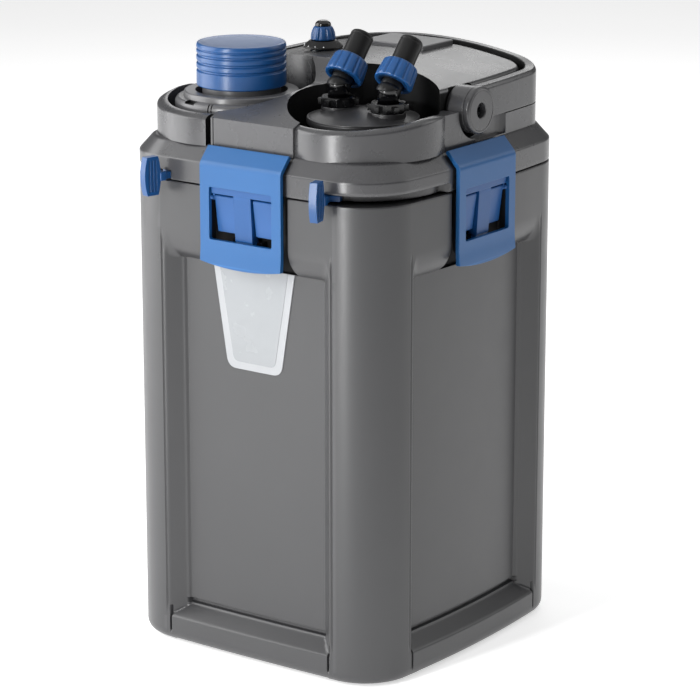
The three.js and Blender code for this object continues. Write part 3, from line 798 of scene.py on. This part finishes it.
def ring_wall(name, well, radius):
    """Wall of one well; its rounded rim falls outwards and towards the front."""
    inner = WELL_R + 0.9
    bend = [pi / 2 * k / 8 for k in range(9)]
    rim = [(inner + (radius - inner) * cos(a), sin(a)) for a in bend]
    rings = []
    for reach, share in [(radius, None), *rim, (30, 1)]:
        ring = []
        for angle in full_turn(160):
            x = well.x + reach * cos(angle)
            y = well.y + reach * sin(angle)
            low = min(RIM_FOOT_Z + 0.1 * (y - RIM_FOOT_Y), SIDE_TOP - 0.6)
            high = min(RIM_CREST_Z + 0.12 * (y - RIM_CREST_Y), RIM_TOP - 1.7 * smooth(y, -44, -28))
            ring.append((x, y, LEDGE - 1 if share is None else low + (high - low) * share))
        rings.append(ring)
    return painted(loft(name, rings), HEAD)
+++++
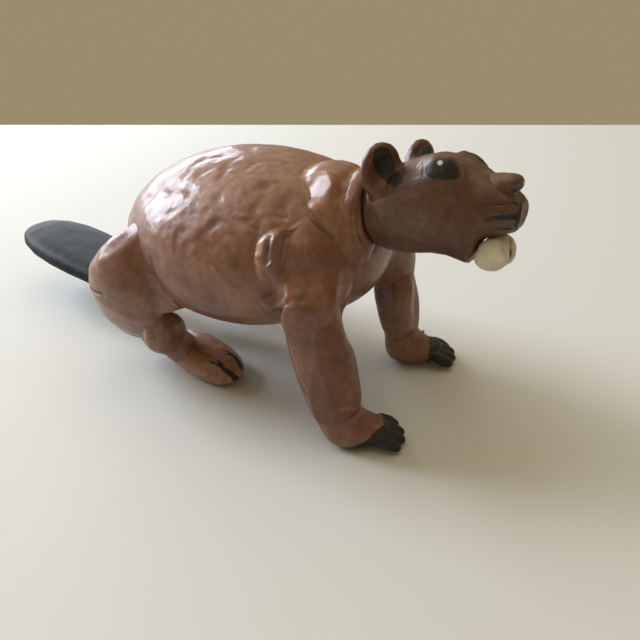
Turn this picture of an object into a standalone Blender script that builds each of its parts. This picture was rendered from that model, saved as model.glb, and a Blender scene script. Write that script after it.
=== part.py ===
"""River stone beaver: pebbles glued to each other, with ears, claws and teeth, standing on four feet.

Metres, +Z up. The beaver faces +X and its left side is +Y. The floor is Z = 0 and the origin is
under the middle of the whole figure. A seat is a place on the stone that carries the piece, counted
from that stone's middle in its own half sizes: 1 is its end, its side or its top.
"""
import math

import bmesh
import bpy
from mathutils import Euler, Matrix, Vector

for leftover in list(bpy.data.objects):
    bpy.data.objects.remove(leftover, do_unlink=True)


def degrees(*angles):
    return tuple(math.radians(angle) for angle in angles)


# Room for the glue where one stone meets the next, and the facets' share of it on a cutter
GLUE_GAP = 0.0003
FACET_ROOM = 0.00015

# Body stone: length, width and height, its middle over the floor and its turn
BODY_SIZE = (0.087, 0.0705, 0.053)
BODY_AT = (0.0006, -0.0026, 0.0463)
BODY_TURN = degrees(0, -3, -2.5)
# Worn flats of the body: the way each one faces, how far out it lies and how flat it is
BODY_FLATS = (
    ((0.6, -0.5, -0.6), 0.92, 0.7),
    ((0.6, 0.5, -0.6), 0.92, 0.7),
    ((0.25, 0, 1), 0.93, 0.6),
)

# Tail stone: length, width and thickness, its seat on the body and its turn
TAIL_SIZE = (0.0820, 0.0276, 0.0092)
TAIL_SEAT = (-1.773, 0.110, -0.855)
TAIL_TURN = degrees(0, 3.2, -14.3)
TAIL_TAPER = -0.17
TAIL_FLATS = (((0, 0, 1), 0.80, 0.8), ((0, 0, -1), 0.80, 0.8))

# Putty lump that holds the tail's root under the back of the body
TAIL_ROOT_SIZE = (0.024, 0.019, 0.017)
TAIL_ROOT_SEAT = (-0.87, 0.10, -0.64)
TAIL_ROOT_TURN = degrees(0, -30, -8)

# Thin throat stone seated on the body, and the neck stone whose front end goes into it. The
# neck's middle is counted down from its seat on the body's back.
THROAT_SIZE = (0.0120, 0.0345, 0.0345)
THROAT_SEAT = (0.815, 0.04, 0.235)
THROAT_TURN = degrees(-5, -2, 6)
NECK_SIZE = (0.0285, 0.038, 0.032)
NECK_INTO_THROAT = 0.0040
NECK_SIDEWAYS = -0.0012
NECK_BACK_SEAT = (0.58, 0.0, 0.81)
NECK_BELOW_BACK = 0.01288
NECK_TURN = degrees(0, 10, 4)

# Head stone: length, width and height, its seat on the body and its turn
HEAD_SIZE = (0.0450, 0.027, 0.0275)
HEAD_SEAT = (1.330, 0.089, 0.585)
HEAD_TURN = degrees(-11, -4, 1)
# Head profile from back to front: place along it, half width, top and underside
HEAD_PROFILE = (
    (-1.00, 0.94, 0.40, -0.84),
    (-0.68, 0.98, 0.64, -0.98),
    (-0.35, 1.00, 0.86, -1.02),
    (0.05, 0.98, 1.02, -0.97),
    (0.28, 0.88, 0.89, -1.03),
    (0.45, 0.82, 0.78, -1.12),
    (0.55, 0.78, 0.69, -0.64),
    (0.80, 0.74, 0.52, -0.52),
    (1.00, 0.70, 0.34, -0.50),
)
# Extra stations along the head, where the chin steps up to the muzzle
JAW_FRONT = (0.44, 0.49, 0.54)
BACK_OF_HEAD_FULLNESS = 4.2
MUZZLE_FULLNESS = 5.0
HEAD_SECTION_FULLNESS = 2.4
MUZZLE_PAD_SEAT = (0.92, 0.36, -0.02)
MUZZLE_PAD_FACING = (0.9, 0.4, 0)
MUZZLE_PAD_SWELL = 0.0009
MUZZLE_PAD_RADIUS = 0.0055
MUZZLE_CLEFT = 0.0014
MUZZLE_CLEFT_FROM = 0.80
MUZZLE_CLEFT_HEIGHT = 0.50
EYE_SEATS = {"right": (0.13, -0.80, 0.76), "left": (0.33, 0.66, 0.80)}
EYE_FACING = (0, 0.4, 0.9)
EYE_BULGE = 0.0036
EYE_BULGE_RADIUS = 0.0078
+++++
Work to be completed | Gather each line in the data that holds the string "Blender".

Worked solution |
The three.js and Blender code for this object continues. Write part 3, from line 798 of scene.py on. This part finishes it.
Turn this picture of an object into a standalone Blender script that builds each of its parts. This picture was rendered from that model, saved as model.glb, and a Blender scene script. Write that script after it.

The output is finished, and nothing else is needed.